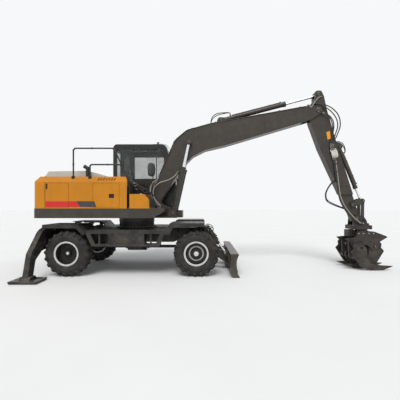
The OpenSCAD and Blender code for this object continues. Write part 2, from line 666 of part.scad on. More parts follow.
cab_mid = (cab_y0 + cab_y1) / 2;
cab_floor = deck_z + 6 + cab_t;
module seat() color([0.15, 0.15, 0.16]) {
    block([-330, cab_mid - 200, cab_floor], [130, cab_mid + 200, 1850]);
    along_y(cab_mid - 240, cab_mid + 240, [[-380, 1850], [-380, 1990, 50], [150, 1990, 50],
        [150, 1850, 30]]);
    along_y(cab_mid - 230, cab_mid + 230, [[-380, 1990], [-500, 2640, 60], [-370, 2680, 60], [-250, 1990]]);
}
module controls() color([0.13, 0.13, 0.14]) {
    for (y = [cab_mid - 330, cab_mid + 255]) block([-250, y, cab_floor], [260, y + 75, 2080]);
    for (y = [cab_mid - 292, cab_mid + 292]) bar([200, y, 2080], [230, y, 2300], 16);
    difference() {
        bar([650, cab_mid, cab_floor - 40], [500, cab_mid, 2220], 45);
        block([540, cab_mid - 60, cab_floor - 100], [760, cab_mid + 60, cab_floor]);
    }
    translate([500, cab_mid, 2220]) rotate([0, -20, 0]) rotate_extrude() translate([180, 0])
        circle(r = 16, $fn = 24);
    translate([500, cab_mid, 2220]) rotate([0, -20, 0]) cube([26, 360, 20], center = true);
}

module boom() color(graphite) difference() {
    union() {
        along_y(-boom_half_w, boom_half_w, [
            [345, 1760, 90], [1030, 3290, 300], [1330, 3540, 250], [1960, 3715, 400], [4620, 4190],
            [4800, 4180, 80], [4830, 4040, 80], [4740, 3955, 80], [4500, 3820], [2300, 3165, 500],
            [1800, 3050, 250], [1480, 2890, 250], [1180, 2590, 250], [600, 1650, 90], [420, 1620, 90]]);
        both_sides() rod_y(boom_lift, boom_half_w, boom_cyl_y - 46, 75);
        both_sides() along_y(barrel_r + 8, barrel_r + 32, [
            [2060, 3700], [2130, 3910, 70], [2270, 3910, 70], [2420, 3780]]);
        both_sides() rod_y(push_foot, 0, barrel_r + 40, 34);
        both_sides() rod_y(boom_tip, arm_half_w - 80, boom_half_w + 12, pin_r);
        both_sides() rod_y(boom_tip, boom_half_w, boom_half_w + 12, 75);
    }
    rod_y(boom_foot, -boom_half_w - 1, boom_half_w + 1, pin_r + fit_gap);
    difference() {
        rod_y(boom_tip, -arm_half_w - side_gap, arm_half_w + side_gap, 515);
        rod_y(boom_tip, -boom_half_w, boom_half_w, pin_r);
    }
}
module boom_barrels() color(graphite) both_sides() on_line(lift_foot, boom_lift, boom_cyl_y)
    cylinder_tube(1195, barrel_r, rod_r + fit_gap, 2 * (lift_lug_y[0] - boom_cyl_y) - 8,
        pin_r - 4 + fit_gap);
module boom_rods() color(chrome) both_sides() on_line(lift_foot, boom_lift, boom_cyl_y)
    cylinder_rod(norm(boom_lift - lift_foot), 1150, rod_r, 82, 68);

module arm() color(graphite) difference() {
    union() {
        difference() {
            along_y(-arm_half_w, arm_half_w, [
                [4640, 4590, 60], [4800, 4590, 70], [4870, 4440, 100], [4935, 4120, 300], [5030, 3800, 300],
                [5155, 3360, 300], [5805, 1330, 90], [5770, 1170, 90], [5630, 1170, 90], [5560, 1380],
                [4770, 3080, 400], [4510, 3790, 120], [4560, 4070, 200], [4630, 4330]]);
            // The lower end is narrower, for the rocker and the link
            both_sides() block([5200, 80, 1100], [6100, arm_half_w + 1, 1900]);
        }
        both_sides() along_y(60, 80, [[5180, 3300], [5300, 3240, 60], [5390, 3150, 60], [5320, 3060, 50],
            [5230, 3000]]);
        both_sides() rod_y(tool_foot, 0, 88, 30);
        both_sides() rod_y(rocker_pin, 0, 146, 34);
        both_sides() rod_y(tool_pin, 0, 150, pin_r - 4);
    }
    rod_y(boom_tip, -arm_half_w - 1, arm_half_w + 1, pin_r + fit_gap);
    // Slot for the rod's eye of the arm cylinder
    along_y(-52, 52, [[4400, 4360], [4700, 4400, 40], [4850, 4480, 40], [4900, 4700], [4400, 4700]]);
}
module arm_barrel() color(graphite) on_line(push_foot, arm_push, 0)
    cylinder_tube(1755, barrel_r, rod_r + fit_gap, 130, 34 + fit_gap);
module arm_rod() color(chrome) on_line(push_foot, arm_push, 0)
    cylinder_rod(norm(arm_push - push_foot), 1400, rod_r, 84, 62);
module tool_barrel() color(graphite) on_line(tool_foot, link_top, 0)
    cylinder_tube(1179, 52, 30 + fit_gap, 110, 30 + fit_gap);
module tool_rod() color(chrome) on_line(tool_foot, link_top, 0)
    cylinder_rod(norm(link_top - tool_foot), 900, 30, 80, 52);

module rocker() color(graphite) both_sides() difference() {
    union() {
        along_y(116, 138, [
            [5540, 1590, 50], [5555, 1690, 50], [5870, 1805, 60], [5950, 1730, 60], [5890, 1670, 50],
                [5640, 1570, 50]]);
        rod_y(link_top, 62, 144, 30);
    }
    rod_y(rocker_pin, 100, 150, 34 + fit_gap);
}
module tool_link() color(graphite) difference() {
    union() {
        both_sides() along_y(88, 110, [
            [5830, 1780, 40], [5930, 1780, 40], [5920, 1600, 200], [5915, 1200, 38], [5825, 1200, 38],
                [5838, 1600, 200]]);
        rod_y(link_low, -110, 110, 38);
    }
    both_sides() rod_y(link_top, 80, 120, 30 + fit_gap);
}

// The grapple hangs about the vertical through grapple_x; claw points are measured from there
grapple_x = 5890;
claw_pin = [230, 560];
lever_r = 150;
lever = claw_pin + lever_r * [cos(20), sin(20)];
module grapple_hanger() color(black) difference() {
    union() {
        block([5560, -190, 1000], [6080, 190, 1100]);
        both_sides() along_y(116, 142, [
            [5600, 1090], [5625, 1330, 70], [5710, 1385, 70], [5900, 1320, 60], [5960, 1230, 60],
                [6010, 1090]]);
    }
    both_sides() rod_y(tool_pin, 100, 160, pin_r - 4 + fit_gap);
    both_sides() rod_y(link_low, 100, 160, 26);
}
// Turning head of the grapple: its motor, and side plates whose shoulders reach out over the claws
module grapple_rotor() color(black) translate([grapple_x, 0, 0]) {
    translate([0, 0, 940]) cylinder(h = 60 - fit_gap, r = 150, $fn = 64);
    block([-220, -262, 800], [220, 262, 945]);
    block([-400, -95, 815], [-215, 95, 985]);
    both_sides() along_y(236, 262, [
        [-220, 944], [-260, 800], [-545, 772, 8], [-400, 640, 60], [-325, 490, 70], [-150, 480, 80],
            [0, 640, 80],
        [150, 480, 80], [325, 490, 70], [350, 690, 60], [535, 800, 8], [520, 830, 8], [220, 944]]);
    both_sides() for (s = [-1, 1]) rod_y([s * claw_pin[0], claw_pin[1]], 62, 272, 32);
}

// Outlines of a claw's plates, drawn right of the middle, tines curving to the left: the arm from
// its pin to the cross tube, a low tine, and a leaf, which is a tine with a tall back
cross_tube = [330, 300];
claw_arm = [
    [165, 640, 60], [300, 700, 60], [430, 660, 50], [425, 540, 60], [400, 250, 60], [280, 230, 40],
        [155, 500, 60]];
tine_point = [[250, 90, 150], [0, 5, 300], [-300, 12, 300], [-565, 110, 5], [-290, 125, 300]];
low_tine = [[430, 420, 40], [400, 250, 60], each tine_point, [-20, 160, 200], [150, 240, 100],
    [260, 420, 40]];
leaf = [
    [420, 650, 60], [395, 540, 30], [475, 450, 15], each tine_point,
    [-20, 165, 60], [75, 330, 150], [95, 560, 60], [290, 705, 60]];

// One claw: its arms, leaves and low tines at their places along the cross tube that carries them
module claw(arm_y, leaf_y, low_y) color(black) difference() {
    union() {
        for (y = [-arm_y, arm_y]) along_y(y - tine_t / 2, y + tine_t / 2, claw_arm);
        for (y = [-leaf_y, leaf_y]) along_y(y - tine_t / 2, y + tine_t / 2, leaf);
        for (y = low_y) along_y(y - tine_t / 2, y + tine_t / 2, low_tine);
        rod_y(cross_tube, -leaf_y, leaf_y, 48);
        both_sides() rod_y(claw_pin, arm_y - tine_t / 2 - 15, arm_y + tine_t / 2 + 15, 62);
    }
    rod_y(claw_pin, -leaf_y - 100, leaf_y + 100, 32 + fit_gap);
}
module rear_claw() translate([grapple_x, 0, 0]) mirror([1, 0, 0]) {
    claw(190, 450, [0]);
    color(black) rod_y(lever, -191, 191, 24);
}
module front_claw() translate([grapple_x, 0, 0]) {
    claw(95, 205, []);
    color(black) both_sides() rod_y(lever, 52, 95, 40);
}
lever_a = [grapple_x - lever[0], lever[1]];
lever_b = [grapple_x + lever[0], lever[1]];
module claw_barrel() color(black) on_line(lever_a, lever_b, 0) cylinder_tube(410, 40, 22 + fit_gap, 76,
    24 + fit_gap);
module claw_rod() color(chrome) on_line(lever_a, lever_b, 0) cylinder_rod(2 * lever[0], 392, 22, 70, 38);

chassis_frame();
mudguards();
side_steps();
rear_axle();
front_axle();
drive_line();
knuckle();  // right_knuckle
mirror([0, 1, 0]) knuckle();  // left_knuckle
tyre_at(rear_axle_x, -wheel_y);  // rear_right_tyre
rear_rim(-1);  // rear_right_rim
tyre_at(rear_axle_x, wheel_y);  // rear_left_tyre
rear_rim(1);  // rear_left_rim
tyre_at(front_axle_x, -wheel_y);  // front_right_tyre
front_rim(-1);  // front_right_rim
tyre_at(front_axle_x, wheel_y);  // front_left_tyre
front_rim(1);  // front_left_rim
dozer_blade();
blade_barrels();
blade_rods();
leg();  // right_leg
leg_barrel();  // right_leg_barrel
leg_rod();  // right_leg_rod
mirror([0, 1, 0]) leg();  // left_leg
mirror([0, 1, 0]) leg_barrel();  // left_leg_barrel
mirror([0, 1, 0]) leg_rod();  // left_leg_rod
upper_frame();
counterweight();
hood();
front_tank();
bonnet();
service_door(rear_door, -1, [-1785, 1980], [-1745, 2100]);  // service_door_rear
service_door(front_door, -1, [-372, 1780], [-255, 1870]);  // service_door_front
service_door(left_door, 1, [-885, 1980], [-845, 2100]);  // service_door_left
engine();
exhaust();
handrails();
cab_shell();
cab_glass();
cab_door();
door_glass();
seat();
controls();
boom();
boom_barrels();
boom_rods();
arm();
arm_barrel();
arm_rod();
tool_barrel();
tool_rod();
rocker();
tool_link();
grapple_hanger();
grapple_rotor();
rear_claw();
front_claw();
claw_barrel();
claw_rod();
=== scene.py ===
"""Wheeled excavator: finishes, tyres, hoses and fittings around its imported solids, in metres."""

import json
import math

import bmesh
import bpy
import numpy as np
from bpy.props import FloatProperty, FloatVectorProperty, IntProperty, PointerProperty
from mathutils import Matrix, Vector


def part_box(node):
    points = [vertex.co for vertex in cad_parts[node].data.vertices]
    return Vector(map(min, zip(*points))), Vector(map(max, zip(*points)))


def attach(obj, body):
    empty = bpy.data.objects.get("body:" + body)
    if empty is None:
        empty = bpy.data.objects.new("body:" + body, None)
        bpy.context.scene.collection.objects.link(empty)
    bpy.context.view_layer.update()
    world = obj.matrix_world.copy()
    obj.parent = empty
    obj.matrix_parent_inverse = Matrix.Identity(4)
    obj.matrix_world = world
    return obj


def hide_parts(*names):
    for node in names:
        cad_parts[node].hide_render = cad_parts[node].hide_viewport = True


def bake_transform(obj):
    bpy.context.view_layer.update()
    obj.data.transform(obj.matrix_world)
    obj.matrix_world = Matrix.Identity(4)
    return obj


bl_info = {
    "name": "Wheeled Excavator",
    "version": (1, 0, 0),
    "blender": (4, 5, 0),
    "location": "View3D > Sidebar > Excavator",
    "description": "Finishes, tyres, hoses and fittings of a wheeled excavator",
    "category": "Add Mesh",
}

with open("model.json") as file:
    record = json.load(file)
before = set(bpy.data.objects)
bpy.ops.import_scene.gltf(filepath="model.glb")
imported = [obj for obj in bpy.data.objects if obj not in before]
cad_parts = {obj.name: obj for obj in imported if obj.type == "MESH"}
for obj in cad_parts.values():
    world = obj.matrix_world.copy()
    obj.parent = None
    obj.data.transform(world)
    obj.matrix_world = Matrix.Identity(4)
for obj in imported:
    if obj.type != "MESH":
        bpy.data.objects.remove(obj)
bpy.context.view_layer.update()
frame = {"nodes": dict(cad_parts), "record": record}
NODES = frame["nodes"]

# Wheels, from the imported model
REAR_AXLE = np.array(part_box("rear_right_tyre")).mean(axis=0)
FRONT_AXLE = np.array(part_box("front_right_tyre")).mean(axis=0)
TYRE_LOW, TYRE_HIGH = (np.array(c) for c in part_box("rear_right_tyre"))
TYRE_WIDTH = float(TYRE_HIGH[1] - TYRE_LOW[1])
TYRE_RADIUS = float(TYRE_HIGH[2] - TYRE_LOW[2]) / 2
RIM_RADIUS = 0.255
AXLE_Z = REAR_AXLE[2]
WHEEL_Y = abs(float(REAR_AXLE[1]))
HOOD_Y = abs(float(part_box("hood")[0][1]))
RAIL_Y = float(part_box("handrails")[0][1]) + 0.030
CAB_IN, CAB_OUT = float(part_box("cab_shell")[0][1]), float(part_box("cab_shell")[1][1])
CAB_MID = (CAB_IN + CAB_OUT) / 2
DOOR_WINDOW = [(-0.34, 2.15), (-0.34, 3.07), (0.55, 3.07), (0.55, 2.15)]
WHEELS = {
    "rear_right": (REAR_AXLE[0], -1),
    "rear_left": (REAR_AXLE[0], 1),
    "front_right": (FRONT_AXLE[0], -1),
    "front_left": (FRONT_AXLE[0], 1),
}
ORIGIN = (0, 0, 0)
SIDES = ((-1, "right"), (1, "left"))

# Pins as (x, z), under the names they have in part.scad; a barrel's foot is where its cylinder is held
BOOM_FOOT, BOOM_LIFT, BOOM_TIP = (0.470, 1.730), (1.380, 3.220), (4.710, 4.070)
LIFT_FOOT, PUSH_FOOT, ARM_PUSH = (0.980, 1.420), (2.200, 3.840), (4.730, 4.500)
TOOL_FOOT, TOOL_PIN, ROCKER_PIN, LINK_TOP = (5.300, 3.150), (5.710, 1.280), (5.600, 1.630), (5.880, 1.740)
BLADE_PIN, BLADE_FOOT, BLADE_EYE = (1.880, 0.520), (1.865, 1.010), (2.330, 0.400)
LEG_PIN, LEG_FOOT, LEG_EYE, LEG_X = (0.480, 0.740), (0.110, 1.010), (0.860, 1.000), -1.932
GRAPPLE_X, CLAW_PIN, LEVER = 5.890, (0.230, 0.560), (0.371, 0.6113)
BOOM_SIDE, LIFT_Y = 0.1705, 0.270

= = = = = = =

## [Aim of the exercise]
Search the material above for "None". Pull out each line where it shows up.

## [Solution]
    if empty is None:
        empty = bpy.data.objects.new("body:" + body, None)
    obj.parent = None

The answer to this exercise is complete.